Michelle VanNatta, Associate Professor of Sociology and Criminology.

Professor VanNatta designed a Special Topics in Criminology: Immigrants Rights Activism (CRIM 240) course with her partner organization Organized Communities Against Deportation (OCAD). Students learned about organizing and community-building strategies and intersecting challenges facing immigrant communities while creating material to support OCAD and other groups build successful immigrants’ rights campaigns. In the future, Professor VanNatta would like to work with OCAD, faculty colleagues in history and library information cciences, and students to build a Dominican University archive on the living legacy of immigrant community activism for social justice and human rights.

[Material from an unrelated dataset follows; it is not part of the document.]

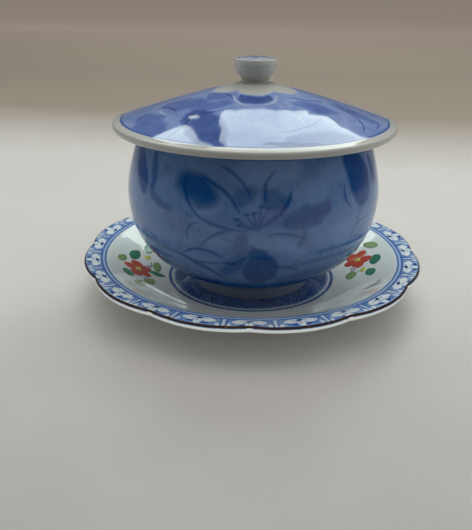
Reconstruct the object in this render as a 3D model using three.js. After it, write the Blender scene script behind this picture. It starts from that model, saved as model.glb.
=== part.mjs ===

Leticia Villarreal Sosa, Professor of Social Work

Professor Villarreal Sosa and Suhad Tabahi, Visiting Associate Professor of Social Work designed their Community-Based Participatory Research (Social Work 641) course to engage closely with “two communities have experienced increased incidents of hate crimes and a rise in xenophobia in a post Trump election, U.S-Latinx and Muslims.” In collaboration with Arab American Family Services, the Little Village Community Mental Health Collaborative, and the Rohingya Cultural Center of Chicago, Villarreal Sosa and Tabahi offered students opportunities to immerse themselves in participatory and dialogue-driven processes and build their skills as human service providers and political advocates who understand the assets of Latinx and Muslim communities.

Allyson West, Lecturer in Nutrition

West and Sarah Jones, Assistant Professor of Nutrition, built community-based research, advocacy, and campus organizing around food insecurity into Jones’s Nutrition Research Methods (Nutrition 513) course. In the course and the research work that followed, Jones and West made this an opportunity for students to build skills in data collection, research, communicating findings, and advocacy. Their efforts have helped to turn an ad hoc initiative to meet campus food insecurity into a sustained food pantry and meal funding project, DU Feeds.

Suhad Tabahi, Visiting Associate Professor of Social Work

Tabahi and Professor Leticia Villarreal Sosa designed their Community-Based Participatory Research (Social Work 641) course to engage closely with “two communities have experienced increased incidents of hate crimes and a rise in xenophobia in a post Trump election, U.S-Latinx and Muslims.” In collaboration with Arab American Family Services, the Little Village Community Mental Health Collaborative, and the Rohingya Cultural Center of Chicago, Villarreal Sosa and Tabahi offered students opportunities to immerse themselves in participatory and dialogue-driven processes and build their skills as human service providers and political advocates who understand the assets of Latinx and Muslim communities.